Your goal:
Below this line is the material. Write out only its lines from the one containing "fan_places = centred_grid(0, fan_count, fan_pitch)" through the one containing "points = [vertex.co", both kept, exactly.
#### Dataset excerpt ####
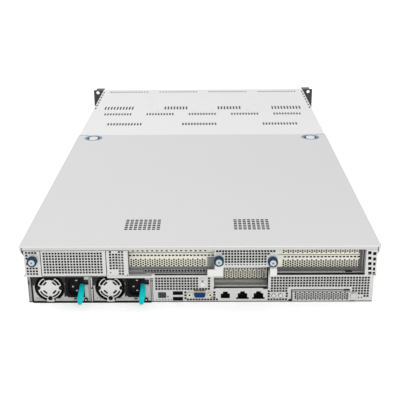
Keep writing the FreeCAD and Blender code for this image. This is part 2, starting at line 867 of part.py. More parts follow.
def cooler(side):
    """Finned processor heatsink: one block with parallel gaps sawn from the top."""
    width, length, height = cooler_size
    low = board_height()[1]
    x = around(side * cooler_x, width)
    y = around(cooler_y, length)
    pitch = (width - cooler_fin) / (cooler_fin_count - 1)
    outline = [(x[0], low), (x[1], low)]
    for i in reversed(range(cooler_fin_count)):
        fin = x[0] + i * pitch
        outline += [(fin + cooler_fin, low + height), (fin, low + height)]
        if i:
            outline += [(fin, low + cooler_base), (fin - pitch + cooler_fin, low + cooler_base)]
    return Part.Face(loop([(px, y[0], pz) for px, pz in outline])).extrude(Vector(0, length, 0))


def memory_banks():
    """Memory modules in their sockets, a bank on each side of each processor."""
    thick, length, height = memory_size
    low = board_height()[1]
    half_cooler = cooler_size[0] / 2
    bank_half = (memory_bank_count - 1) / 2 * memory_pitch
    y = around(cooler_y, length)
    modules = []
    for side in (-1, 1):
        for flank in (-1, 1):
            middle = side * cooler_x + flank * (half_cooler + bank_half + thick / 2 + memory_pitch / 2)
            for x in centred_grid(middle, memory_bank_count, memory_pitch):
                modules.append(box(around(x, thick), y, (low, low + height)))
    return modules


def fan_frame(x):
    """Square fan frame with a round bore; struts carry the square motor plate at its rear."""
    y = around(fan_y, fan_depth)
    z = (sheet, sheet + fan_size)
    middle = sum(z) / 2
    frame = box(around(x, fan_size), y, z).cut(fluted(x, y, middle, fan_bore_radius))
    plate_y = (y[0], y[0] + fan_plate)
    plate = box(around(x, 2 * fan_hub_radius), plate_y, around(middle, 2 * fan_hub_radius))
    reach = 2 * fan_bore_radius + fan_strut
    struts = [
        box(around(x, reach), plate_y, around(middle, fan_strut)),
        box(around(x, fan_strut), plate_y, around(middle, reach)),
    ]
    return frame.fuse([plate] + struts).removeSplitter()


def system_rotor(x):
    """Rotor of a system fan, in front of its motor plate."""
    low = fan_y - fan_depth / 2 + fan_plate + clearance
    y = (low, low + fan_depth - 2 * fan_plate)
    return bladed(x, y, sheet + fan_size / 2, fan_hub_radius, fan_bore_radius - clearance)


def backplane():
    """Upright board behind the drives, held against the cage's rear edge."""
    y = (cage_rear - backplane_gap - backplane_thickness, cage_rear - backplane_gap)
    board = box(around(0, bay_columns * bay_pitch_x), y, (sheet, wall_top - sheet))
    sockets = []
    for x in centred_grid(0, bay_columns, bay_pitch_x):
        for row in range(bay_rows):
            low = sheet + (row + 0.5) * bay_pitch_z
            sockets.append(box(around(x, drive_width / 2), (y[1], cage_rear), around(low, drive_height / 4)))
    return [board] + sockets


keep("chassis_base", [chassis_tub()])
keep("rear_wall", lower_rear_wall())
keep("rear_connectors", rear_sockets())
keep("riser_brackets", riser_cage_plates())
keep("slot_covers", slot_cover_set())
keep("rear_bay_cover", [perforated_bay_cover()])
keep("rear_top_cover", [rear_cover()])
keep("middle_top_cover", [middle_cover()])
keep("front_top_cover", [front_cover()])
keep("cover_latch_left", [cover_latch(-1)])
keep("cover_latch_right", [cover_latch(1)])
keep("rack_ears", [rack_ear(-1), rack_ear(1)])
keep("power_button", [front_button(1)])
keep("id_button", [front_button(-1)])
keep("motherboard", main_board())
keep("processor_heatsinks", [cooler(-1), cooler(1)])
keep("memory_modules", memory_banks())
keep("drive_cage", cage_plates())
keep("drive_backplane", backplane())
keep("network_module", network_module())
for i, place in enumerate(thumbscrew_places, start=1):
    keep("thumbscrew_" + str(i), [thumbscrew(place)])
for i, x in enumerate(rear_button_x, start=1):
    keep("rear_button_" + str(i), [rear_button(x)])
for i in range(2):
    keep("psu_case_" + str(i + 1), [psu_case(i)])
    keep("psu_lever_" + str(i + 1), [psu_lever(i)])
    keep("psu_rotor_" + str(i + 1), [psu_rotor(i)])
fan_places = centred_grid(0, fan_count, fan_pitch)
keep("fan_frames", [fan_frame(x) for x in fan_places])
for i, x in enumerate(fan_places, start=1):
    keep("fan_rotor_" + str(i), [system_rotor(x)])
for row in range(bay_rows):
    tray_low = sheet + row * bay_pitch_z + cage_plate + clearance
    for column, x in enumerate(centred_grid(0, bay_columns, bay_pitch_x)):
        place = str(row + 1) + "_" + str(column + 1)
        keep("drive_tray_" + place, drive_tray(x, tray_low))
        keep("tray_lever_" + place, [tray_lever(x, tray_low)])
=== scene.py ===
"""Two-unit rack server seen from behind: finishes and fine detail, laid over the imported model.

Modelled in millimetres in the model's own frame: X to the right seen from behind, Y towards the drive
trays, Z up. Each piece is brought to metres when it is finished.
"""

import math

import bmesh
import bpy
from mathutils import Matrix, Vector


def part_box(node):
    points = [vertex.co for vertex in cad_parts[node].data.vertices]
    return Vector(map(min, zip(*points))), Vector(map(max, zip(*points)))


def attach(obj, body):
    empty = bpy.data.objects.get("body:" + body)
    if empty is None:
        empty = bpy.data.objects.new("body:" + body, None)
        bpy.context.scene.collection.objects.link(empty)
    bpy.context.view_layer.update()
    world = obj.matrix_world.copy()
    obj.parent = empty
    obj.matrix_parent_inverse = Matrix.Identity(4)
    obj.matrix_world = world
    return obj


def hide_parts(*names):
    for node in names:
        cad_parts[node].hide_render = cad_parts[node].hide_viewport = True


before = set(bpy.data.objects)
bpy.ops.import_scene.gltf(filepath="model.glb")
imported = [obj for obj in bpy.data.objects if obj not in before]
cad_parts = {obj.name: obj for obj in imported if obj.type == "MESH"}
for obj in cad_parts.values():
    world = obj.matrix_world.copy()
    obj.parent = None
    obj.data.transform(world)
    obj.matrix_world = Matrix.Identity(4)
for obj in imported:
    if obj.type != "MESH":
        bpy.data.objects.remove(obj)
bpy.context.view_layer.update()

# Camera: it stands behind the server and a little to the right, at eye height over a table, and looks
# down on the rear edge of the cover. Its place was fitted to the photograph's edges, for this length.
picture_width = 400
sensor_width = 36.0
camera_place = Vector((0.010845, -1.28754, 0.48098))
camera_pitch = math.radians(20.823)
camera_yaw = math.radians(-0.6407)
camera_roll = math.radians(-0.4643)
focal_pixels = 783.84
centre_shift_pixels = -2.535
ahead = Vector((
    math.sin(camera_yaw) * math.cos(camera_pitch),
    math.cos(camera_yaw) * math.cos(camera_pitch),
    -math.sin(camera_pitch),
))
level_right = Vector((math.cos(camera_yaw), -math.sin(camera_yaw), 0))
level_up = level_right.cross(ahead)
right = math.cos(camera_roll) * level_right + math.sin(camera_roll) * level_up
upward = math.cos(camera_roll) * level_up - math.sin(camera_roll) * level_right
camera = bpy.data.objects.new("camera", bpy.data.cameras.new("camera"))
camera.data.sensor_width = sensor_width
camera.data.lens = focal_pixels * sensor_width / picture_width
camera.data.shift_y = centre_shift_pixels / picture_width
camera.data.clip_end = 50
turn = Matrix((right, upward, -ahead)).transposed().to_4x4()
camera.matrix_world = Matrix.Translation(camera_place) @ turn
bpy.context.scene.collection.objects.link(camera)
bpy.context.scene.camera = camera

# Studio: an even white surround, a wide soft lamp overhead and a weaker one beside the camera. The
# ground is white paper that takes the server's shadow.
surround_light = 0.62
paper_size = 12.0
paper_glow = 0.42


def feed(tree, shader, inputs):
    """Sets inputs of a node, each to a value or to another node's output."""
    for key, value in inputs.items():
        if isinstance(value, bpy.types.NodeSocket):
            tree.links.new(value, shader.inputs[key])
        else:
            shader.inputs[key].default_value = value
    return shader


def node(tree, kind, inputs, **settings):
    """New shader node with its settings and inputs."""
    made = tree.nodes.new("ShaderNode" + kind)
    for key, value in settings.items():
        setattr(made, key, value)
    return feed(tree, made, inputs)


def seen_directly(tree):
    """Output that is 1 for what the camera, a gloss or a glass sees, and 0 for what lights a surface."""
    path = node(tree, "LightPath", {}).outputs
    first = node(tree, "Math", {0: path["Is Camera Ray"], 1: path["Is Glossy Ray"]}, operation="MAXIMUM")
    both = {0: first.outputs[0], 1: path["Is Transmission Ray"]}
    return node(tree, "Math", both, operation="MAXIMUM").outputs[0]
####
Exercise output:
fan_places = centred_grid(0, fan_count, fan_pitch)
keep("fan_frames", [fan_frame(x) for x in fan_places])
for i, x in enumerate(fan_places, start=1):
    keep("fan_rotor_" + str(i), [system_rotor(x)])
for row in range(bay_rows):
    tray_low = sheet + row * bay_pitch_z + cage_plate + clearance
    for column, x in enumerate(centred_grid(0, bay_columns, bay_pitch_x)):
        place = str(row + 1) + "_" + str(column + 1)
        keep("drive_tray_" + place, drive_tray(x, tray_low))
        keep("tray_lever_" + place, [tray_lever(x, tray_low)])
=== scene.py ===
"""Two-unit rack server seen from behind: finishes and fine detail, laid over the imported model.

Modelled in millimetres in the model's own frame: X to the right seen from behind, Y towards the drive
trays, Z up. Each piece is brought to metres when it is finished.
"""

import math

import bmesh
import bpy
from mathutils import Matrix, Vector


def part_box(node):
    points = [vertex.co for vertex in cad_parts[node].data.vertices]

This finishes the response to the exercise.